Ozzola has used the a strappo technique for removing frescos to fix in time the marks engraved on the surface of walls. This rock art testifies to the passing presence of human beings in the individual-universal sphere. The artist’s intervention completes the work with the addition of colours that mix with the stratifications of time. Like the map of a time and a place, North Wall and South Wall lucidly examine the common injunction to manifest our presence in a here and now.

Chronos (time) and Logos (space) are magisterially interlinked in the works of Giovanni Ozzola. In the diaphragm of the camera, eternity and the instant touch, mingling personal experience with collective memory.

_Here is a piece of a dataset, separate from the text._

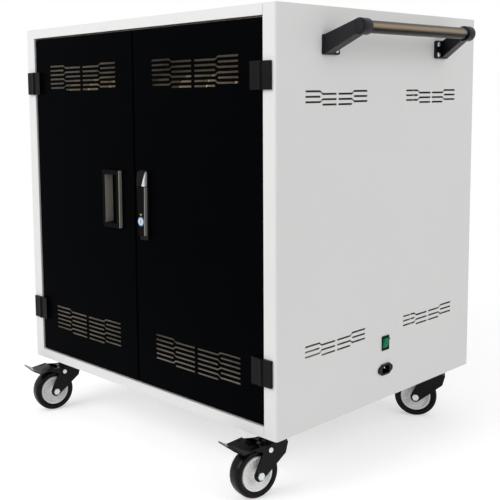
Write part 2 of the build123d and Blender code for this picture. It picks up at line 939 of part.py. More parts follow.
def handle_bracket(hand):
    """Moulded bracket: a screwed foot, a leaning arm and a blind socket for the tube."""
    foot_z = base_z + foot_centre_up
    inner_y = handle_y + hand * tube_exposed / 2
    outer_y = inner_y + hand * socket_length
    arm_root_y = outer_y + hand * (arm_lean - socket_length / 2)
    with BuildPart() as bracket:
        with BuildSketch(facing_right(right_x)):
            with Locations((foot_centre(hand), foot_z)):
                RectangleRounded(foot_length, foot_height, foot_corner)
        extrude(amount=foot_thickness)
        with BuildSketch(facing_right(right_x + foot_thickness - 1)):
            with Locations((arm_root_y, foot_z)):
                Rectangle(socket_length - arm_narrowing, foot_height - arm_narrowing)
        with BuildSketch(facing_right(tube_x - socket_overlap)):
            with Locations(((inner_y + outer_y) / 2, tube_z)):
                Rectangle(socket_length - arm_narrowing, 2 * socket_radius - socket_overlap)
        loft()
        with BuildSketch(facing_back(inner_y) if hand > 0 else facing_front(inner_y)):
            with Locations((-hand * tube_x, tube_z)):
                Circle(socket_radius)
        extrude(amount=socket_length - socket_cap)
        cap_y = inner_y + hand * (socket_length - socket_cap)
        with BuildSketch(facing_back(cap_y) if hand > 0 else facing_front(cap_y)):
            with Locations((-hand * tube_x, tube_z)):
                Circle(socket_radius)
        extrude(amount=socket_cap, taper=45)
        with BuildSketch(facing_back(inner_y) if hand > 0 else facing_front(inner_y)):
            with Locations((-hand * tube_x, tube_z)):
                Circle(tube_radius)
        extrude(amount=socket_length - socket_floor, mode=Mode.SUBTRACT)
    return bracket


def handle_screws():
    """Heads of the four screws that hold the brackets to the side panel."""
    with BuildPart() as screws:
        for hand in (-1, 1):
            screw_y = foot_centre(hand) - hand * (foot_length / 2 - screw_inset)
            with BuildSketch(facing_right(right_x + foot_thickness)):
                with Locations((screw_y, base_z + foot_centre_up)):
                    with GridLocations(1, screw_spacing, 1, 2):
                        Circle(screw_head_radius)
            extrude(amount=screw_head_height)
    return screws


casters = (
    (left_x + caster_inset_side, front_y + caster_inset_front, front_yaw, "front_left"),
    (right_x - caster_inset_side, front_y + caster_inset_front, front_yaw, "front_right"),
    (left_x + caster_inset_side, back_y - caster_inset_front, rear_left_yaw, "rear_left"),
    (right_x - caster_inset_side, back_y - caster_inset_front, rear_right_yaw, "rear_right"),
)
crown_z = 2 * wheel_radius + 6
dome_top_z = caster_height - plate_thickness - thrust_height


def caster_vectors(yaw):
    """Unit vectors of a caster: along its trail and along its axle."""
    a = radians(yaw)
    return Vector(cos(a), sin(a), 0), Vector(-sin(a), cos(a), 0)


def side_of(caster, across_distance):
    """Upright plane beside a caster: local x runs along the trail, local y up."""
    x, y, yaw, _ = caster
    along, across = caster_vectors(yaw)
    origin = Vector(x, y, 0) + across * across_distance
    return Plane(origin=origin, x_dir=along, z_dir=-across)


def wheel_section(caster):
    """Plane through the axle: local x runs along the axle, local y up from it."""
    x, y, yaw, _ = caster
    along, across = caster_vectors(yaw)
    origin = Vector(x, y, wheel_radius) + along * trail
    return Plane(origin=origin, x_dir=across, z_dir=along)


def caster_plates():
    """Top plates of the casters, each with its thrust ring and kingpin."""
    underside = caster_height - plate_thickness
    with BuildPart() as plates:
        for x, y, _, _ in casters:
            with BuildSketch(Plane.XY.offset(underside)):
                with Locations((x, y)):
                    RectangleRounded(plate_length, plate_width, plate_corner)
            extrude(amount=plate_thickness)
            with BuildSketch(Plane.XY.offset(underside)):
                with Locations((x, y)):
                    Circle(thrust_radius)
            extrude(amount=-(underside - dome_top_z - thrust_gap))
            with BuildSketch(Plane.XY.offset(underside)):
                with Locations((x, y)):
                    Circle(kingpin_radius)
            extrude(amount=-(underside - crown_z - fork_steel - kingpin_overrun))
    return plates


def caster_bolts():
    """Heads and nuts of the hexagon bolts that clamp the caster plates to the base."""
    with BuildPart() as bolts:
        for x, y, _, _ in casters:
            for low in (caster_height - plate_thickness - bolt_head_height, base_z + sheet):
                with BuildSketch(Plane.XY.offset(low)):
                    with Locations((x, y)):
                        with GridLocations(bolt_spacing_x, bolt_spacing_y, 2, 2):
                            RegularPolygon(bolt_head_radius, 6)
                extrude(amount=bolt_head_height)
    return bolts


def caster_fork(caster):
    """Pressed fork: a stepped crown over the swivel and two tapering legs."""
    x, y, yaw, _ = caster
    outer = fork_gap / 2 + fork_steel
    crown_low = crown_z - fork_steel
    with BuildPart() as fork:
        with BuildSketch(Plane(origin=(x, y, crown_low), x_dir=caster_vectors(yaw)[0], z_dir=(0, 0, 1))):
            RectangleRounded(2 * half_crown, 2 * outer, 5)
        extrude(amount=2 * fork_steel)
        with BuildSketch(Plane.XY.offset(crown_z + fork_steel)):
            with Locations((x, y)):
                Circle(dome_radius)
        extrude(amount=dome_top_z - crown_z - fork_steel)
        for start in (outer, -fork_gap / 2):
            with BuildSketch(side_of(caster, start)):
                with BuildLine():
                    Polyline((-half_crown, crown_z), (half_crown, crown_z))
                    Polyline((-half_crown, crown_z), (-half_crown + leg_slant, crown_z - leg_shoulder))
                    CenterArc((trail, wheel_radius), leg_end_radius, 0, 360)
                make_hull()
            extrude(amount=fork_steel)
        with BuildSketch(Plane.XY.offset(crown_low)):
            with Locations((x, y)):
                Circle(kingpin_radius + axle_clearance)
        extrude(amount=caster_height - crown_low, mode=Mode.SUBTRACT)
        with BuildSketch(side_of(caster, outer + 1)):
            with Locations((trail, wheel_radius)):
                Circle(axle_radius)
        extrude(amount=2 * outer + 2, mode=Mode.SUBTRACT)
    return fork


def caster_tyre(caster):
    """Solid tyre with sloping shoulders."""
    half = tyre_width / 2
    plane = wheel_section(caster)
    with BuildPart() as tyre:
        with BuildSketch(plane):
            with BuildLine():
                Polyline(
                    (-half, rim_radius), (-half, wheel_radius - shoulder_rise),
                    (-half + shoulder_run, wheel_radius), (half - shoulder_run, wheel_radius),
                    (half, wheel_radius - shoulder_rise), (half, rim_radius),
                    close=True,
                )
            make_face()
        revolve(axis=Axis(plane.origin, plane.x_dir))
    return tyre


def caster_hub(caster):
    """Moulded wheel centre: dished on both faces, with a boss round the axle."""
    half = tyre_width / 2 - rim_inset
    boss = hub_width / 2
    plane = wheel_section(caster)
    with BuildPart() as hub:
        with BuildSketch(plane):
            with BuildLine():
                Polyline(
                    (-half, rim_radius), (half, rim_radius), (half_web, boss_radius), (boss, boss_radius),
                    (boss, axle_radius + axle_clearance), (-boss, axle_radius + axle_clearance),
                    (-boss, boss_radius), (-half_web, boss_radius),
                    close=True,
                )
            make_face()
        revolve(axis=Axis(plane.origin, plane.x_dir))
    return hub


def caster_axle(caster):
    """Axle bolt with its hexagon head and nut outside the fork legs."""
    outer = fork_gap / 2 + fork_steel
    with BuildPart() as axle:
        with BuildSketch(side_of(caster, outer)):
            with Locations((trail, wheel_radius)):
                Circle(axle_radius)
        extrude(amount=2 * outer)
        with BuildSketch(side_of(caster, outer + axle_head_height)):
            with Locations((trail, wheel_radius)):
                RegularPolygon(axle_head_radius, 6)
        extrude(amount=axle_head_height)
        with BuildSketch(side_of(caster, -outer)):
            with Locations((trail, wheel_radius)):
                RegularPolygon(axle_head_radius, 6)
        extrude(amount=axle_head_height)
    return axle


pedal_pivot_u = 18
pedal_pivot_z = 97
arm_clearance = 0.4
plate_low_z = wheel_radius * 2 + 9


def brake_pedal(caster):
    """Brake pedal: two arms outside the fork, a wide foot plate and its raised tip."""
    x, y, yaw, _ = caster
    along, across = caster_vectors(yaw)
    inner = fork_gap / 2 + fork_steel + arm_clearance
    with BuildPart() as pedal:
        with BuildSketch(side_of(caster, pedal_width / 2)):
            with BuildLine():
                FilletPolyline(
                    (46, plate_low_z), (pedal_length - 22, plate_low_z - 6), (pedal_length, plate_low_z + 6),
                    (pedal_length, plate_low_z + 6 + pedal_steel),
                    (pedal_length - 22, plate_low_z - 6 + pedal_steel), (46, plate_low_z + pedal_steel),
                    radius=0.6, close=True,
                )
            make_face()
        extrude(amount=pedal_width)
        with BuildSketch(Plane(origin=(x, y, 0), x_dir=along, z_dir=(0, 0, 1))):
            with Locations((pedal_length / 2, 0)):
                RectangleRounded(pedal_length, pedal_width, pedal_corner)
        extrude(amount=caster_height, mode=Mode.INTERSECT)
        for start in (inner + pedal_steel, -inner):
            with BuildSketch(side_of(caster, start)):
                with BuildLine():
                    CenterArc((pedal_pivot_u, pedal_pivot_z), 8, 0, 360)
                    Polyline((46, plate_low_z - 8), (62, plate_low_z - 1), (62, plate_low_z + 1.5))
                    Polyline((46, plate_low_z + 2), (62, plate_low_z + 1))
                make_hull()
            extrude(amount=pedal_steel)
        with BuildSketch(side_of(caster, inner + pedal_steel)):
            with Locations((pedal_pivot_u, pedal_pivot_z)):
                Circle(3 + axle_clearance)
        extrude(amount=2 * (inner + pedal_steel), mode=Mode.SUBTRACT)
    return pedal


def pedal_rivets(caster):
    """Pivot rivets of a brake pedal, one on each fork leg."""
    leg = fork_gap / 2 + fork_steel
    reach = arm_clearance + pedal_steel + 0.4
    with BuildPart() as rivets:
        for start, head in ((leg + reach, leg + reach + 2), (-leg, -leg - reach)):
            with BuildSketch(side_of(caster, start)):
                with Locations((pedal_pivot_u, pedal_pivot_z)):
                    Circle(3)
            extrude(amount=reach)
            with BuildSketch(side_of(caster, head)):
                with Locations((pedal_pivot_u, pedal_pivot_z)):
                    Circle(5)
            extrude(amount=2)
    return rivets


save(side_panel(-1), "left_side_panel")
save(side_panel(1), "right_side_panel")
save(end_panel(False), "top_panel")
save(end_panel(True), "base_panel")
save(front_door(-1), "left_door")
save(front_door(1), "right_door")
save(door_pull(), "door_pull")
save(lock_base(), "lock_base")
save(lock_hub(), "lock_hub")
save(lock_lever(), "lock_lever")
save(key_cylinder(), "key_cylinder")
save(lock_cam(), "lock_cam")
for rod_name, rod_part in lock_rods().items():
    save(rod_part, rod_name)
save(rod_guides(), "rod_guides")
save(back_door(), "back_door")
save(back_lock(), "back_lock")
front_left_hinges = [(-1, False)]
front_right_hinges = [(1, False)]
back_hinges = [(-1, True)]
all_hinges = front_left_hinges + front_right_hinges + back_hinges
save(hinge_leaves(all_hinges, False), "frame_hinge_leaves")
save(hinge_leaves(front_left_hinges, True), "left_door_hinge_leaves")
save(hinge_leaves(front_right_hinges, True), "right_door_hinge_leaves")
save(hinge_leaves(back_hinges, True), "back_door_hinge_leaves")
save(hinge_pins(all_hinges), "hinge_pins")
save(shelf(lower_deck_z), "lower_shelf")
save(shelf(upper_deck_z), "upper_shelf")
save(dividers(lower_deck_z), "lower_dividers")
save(dividers(upper_deck_z), "upper_dividers")
save(partition_walls(), "partition_walls")
save(power_strips(), "power_strips")
save(adapter_trays(), "adapter_trays")
save(power_unit(), "power_unit")
save(switch_bezel(), "switch_bezel")
save(switch_rocker(), "switch_rocker")
save(inlet_housing(), "inlet_housing")
save(inlet_blades(), "inlet_blades")
save(handle_tube(), "handle_tube")
save(handle_bracket(-1), "front_handle_bracket")
save(handle_bracket(1), "rear_handle_bracket")
save(handle_screws(), "handle_screws")
save(caster_plates(), "caster_plates")
save(caster_bolts(), "caster_bolts")
for caster in casters:
    place = caster[3]
    save(caster_fork(caster), f"{place}_fork")
    save(caster_tyre(caster), f"{place}_tyre")
    save(caster_hub(caster), f"{place}_hub")
    save(caster_axle(caster), f"{place}_axle")
    if place.startswith("front"):
        save(brake_pedal(caster), f"{place}_pedal")
        save(pedal_rivets(caster), f"{place}_rivets")
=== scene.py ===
"""Looks of the charging cart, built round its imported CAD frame, in metres."""
import json
import logging
import math
from dataclasses import dataclass
from enum import Enum

import bpy
import numpy as np
from mathutils import Matrix, Vector


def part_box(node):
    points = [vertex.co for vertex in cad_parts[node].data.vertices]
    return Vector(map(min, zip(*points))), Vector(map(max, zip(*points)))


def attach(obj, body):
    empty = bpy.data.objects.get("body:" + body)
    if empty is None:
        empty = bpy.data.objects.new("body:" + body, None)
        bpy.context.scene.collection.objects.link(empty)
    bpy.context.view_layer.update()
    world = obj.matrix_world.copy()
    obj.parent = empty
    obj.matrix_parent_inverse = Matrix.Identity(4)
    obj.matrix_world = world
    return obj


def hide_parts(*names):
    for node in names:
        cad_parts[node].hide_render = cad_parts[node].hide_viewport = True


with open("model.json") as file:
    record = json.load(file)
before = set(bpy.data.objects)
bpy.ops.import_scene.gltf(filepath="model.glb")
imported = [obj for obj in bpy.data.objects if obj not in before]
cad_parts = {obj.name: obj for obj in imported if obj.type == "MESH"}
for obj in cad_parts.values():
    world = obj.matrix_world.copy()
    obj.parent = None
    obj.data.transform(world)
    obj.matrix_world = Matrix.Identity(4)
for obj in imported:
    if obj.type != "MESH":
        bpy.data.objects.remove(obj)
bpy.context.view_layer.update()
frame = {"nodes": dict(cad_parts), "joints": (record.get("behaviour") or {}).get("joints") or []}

MM = 0.001
LOG = logging.getLogger("cart")
RGB = tuple[float, float, float]
NOISE_MEAN = 0.5
NOISE_ROUGHNESS = 0.55
# The part of a normal along X above which a face counts as a side.
SIDE_FACING = 0.45
# The stretch that draws noise out into upright brush lines.
UPRIGHT = (1, 1, 0.05)
# Sockets of a Mix node that mixes colours: its factor, both ends and its result.
MIX_FACTOR, MIX_LOW, MIX_HIGH, MIX_RESULT = 0, 6, 7, 2


class Place(Enum):
    """The four casters, by the corner of the cabinet that each stands under."""

    FRONT_LEFT = "front_left"
    FRONT_RIGHT = "front_right"
    REAR_LEFT = "rear_left"
    REAR_RIGHT = "rear_right"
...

Born in Florence, in 1982, Giovanni Ozzola currently lives and works in Canary Islands, Spain. Exhibitions of his work have been held internationally in numerous public and private institutions, most recently: in 2019 - If I Had to Explain, You Wouldn't Understand, Fosun Foundation Shanghaï , in 2018 – Pitch Black, Palacio de los Marqueses de Moctezuma, Museo Unicaja Joaquin Peinado, Ronda (Málaga), Spain; MI VERDAD, CON SU TIEMPO Y ESPACIO – ALGO TUYO Y MÍO, Fundación Unicaja, CUC Centro Unicaja de Cultura de Antequera, Spain; Vanitas, Rotary Waregem, Claessens Canvas, Waregem, Belgium; RECTO VERSO, at the Louis Vuitton Foundation, Paris, France; IL RICHIAMO DI CTHULHU, MANIFESTA 12, collaborative event, Palazzo Mazzarino, Palermo, Italy and WunderMoRE, MAXXI (Museo Nazionale delle Arti del XXI Secolo), Rome, Italy; in 2017 – Relitti e Camere con stelle, Untitled Association Lynchen, Berlin, Germany; Mirage, Suburbia Contemporary Cultures, Granada, Spain and Fumo, Macro, Rome, Italy; in 2016 – Adrift, District 6 Museum, Cape Town, South Africa; Sistemi di realtà, Sms, Pisa, Italy and Re-Birth, Abu Dhabi Art, Abu Dhabi, the United Arab Emirates. His works are held in numerous private and public collections, among which feature MART, Rovereto, Italy; Chelsea Art Museum, New York, USA; Sharjah Maraya Art Center, Dubai; Mori Museum, Tokyo, Japan; Schunck- Glaspaleis, Herleen, Netherlands; Künstlerhaus Palais Thurn Und Taxis, Bregenz, Austria; Man Museo d’Arte, Nuoro, Italy; Waseda University, Tokyo, Japan; Centre d’Art Bastille, Grenoble, France; GC,AC, Monfalcone, Italy; Viafarini Docva, Milan, Italy; Centro Arti Visive Pescheria, Pesaro, Italy; OCAT – Contemporay Art Terminal, Shanghai, Guandong Museum of Art, Guangzhou, China; 2139, Jeddah, Saudi Arabia; District Six Museum, Cape Town, South Africa. Among Ozzola’s awards are the Premio Cairo (2011), Premio Terna (2008) and Seat Pagine Gialle (2007).